Photo by yiftah-s, CC BY-SA 3.0 <https://creativecommons.org/licenses/by-sa/3.0>, via Wikimedia Commons

3 thoughts on “Choosing Life: Self-Sacrifice in the Shadow of the Holocaust

  • one technical point – i think if you check the 5th perek of hilchot yrsodei hatora the rambam defines kiddush hashem as a voluntary act of giving up one’s life. This doesn’t take away from the sacrifices you discuss.
    On the more general point, there are those that are more motivated by the joy and those by the fear of not living up to the standards of self-sacrifice.

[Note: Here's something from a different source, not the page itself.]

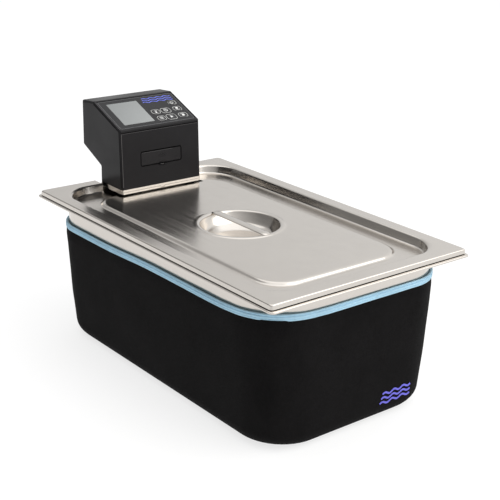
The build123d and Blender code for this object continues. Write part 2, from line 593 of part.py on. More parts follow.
stem = post(STEM[0], STEM[1], 112, 214, 2.5)
stem += post(STEM[0], STEM[1], 137, 139, 4.5) + post(STEM[0], STEM[1], 174, 176, 4.5)
stem += extrude(Pos(STEM[0], STEM[1], 209.5) * RegularPolygon(5, 6), 3)
save("float_stem", stem, HEAD_X)

bob = post(STEM[0], STEM[1], 139.4, 159.4, 9.5)
bob = fillet(bob.edges(), 2.5)
bob -= post(STEM[0], STEM[1], 130, 170, 2.9)
save("float_ring", bob, HEAD_X)
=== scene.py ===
import json
import math

import bmesh
import bpy
from mathutils import Matrix, Vector, noise


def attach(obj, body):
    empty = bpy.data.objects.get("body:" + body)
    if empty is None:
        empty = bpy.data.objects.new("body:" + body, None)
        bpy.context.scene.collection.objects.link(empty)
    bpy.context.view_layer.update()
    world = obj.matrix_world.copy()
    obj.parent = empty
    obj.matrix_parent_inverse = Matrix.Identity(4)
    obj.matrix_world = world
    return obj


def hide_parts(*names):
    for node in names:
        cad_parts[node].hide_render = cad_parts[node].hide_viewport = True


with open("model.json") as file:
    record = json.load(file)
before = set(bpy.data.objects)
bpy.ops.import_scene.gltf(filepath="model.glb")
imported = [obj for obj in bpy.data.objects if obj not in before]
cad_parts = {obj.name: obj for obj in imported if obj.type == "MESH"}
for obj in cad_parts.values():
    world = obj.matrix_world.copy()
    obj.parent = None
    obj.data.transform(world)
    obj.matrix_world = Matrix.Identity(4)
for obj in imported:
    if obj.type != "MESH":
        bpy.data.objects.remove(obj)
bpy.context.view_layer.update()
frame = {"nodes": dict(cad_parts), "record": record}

# Every length below is in the CAD's drawing unit; U turns it into metres.
GRID = 0.978      # millimetres in a drawing unit
U = 0.000978
HEAD_X = 4.0      # the head stands this far off the middle of the pan
HEAD_HALF = 70.5  # half of the head's width
SHEET = 1.2       # steel of the pan and the lid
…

Apparently the leadership feels that only one message can work for the broader community and continues the latter
    kt

  • Perhaps as Rav Soloveitchik ZL emphasized in Kol Dodi Dofek, our job is not to engage in theodicy based discussions and ask why the Shoah happened, but rather how what is our respobnsibility both as communally and individually and Yivadleinu LChaim R Asher Weiss to remember that despite the awesome tragedy of the Holocaust, our people has risen lke a phoenix and reestablished Torah life in EY and in the US in ways that noone in their right mind conceived of in pre war Europe with its rising assimilation and the perception that America was a treife medinah and that EY was controlled by the secular Zionists

  • Wht a sad comment on your own Yeshiva education. It seems that you are projecting your own feelings (you would prefer to be elsewhere) onto everyone else, and of course, blame the Yeshiva for your own personal problems. I don’t know what you are talking about – in my Yeshiva, the boys are happy, inspired, and learning 12 hours a day.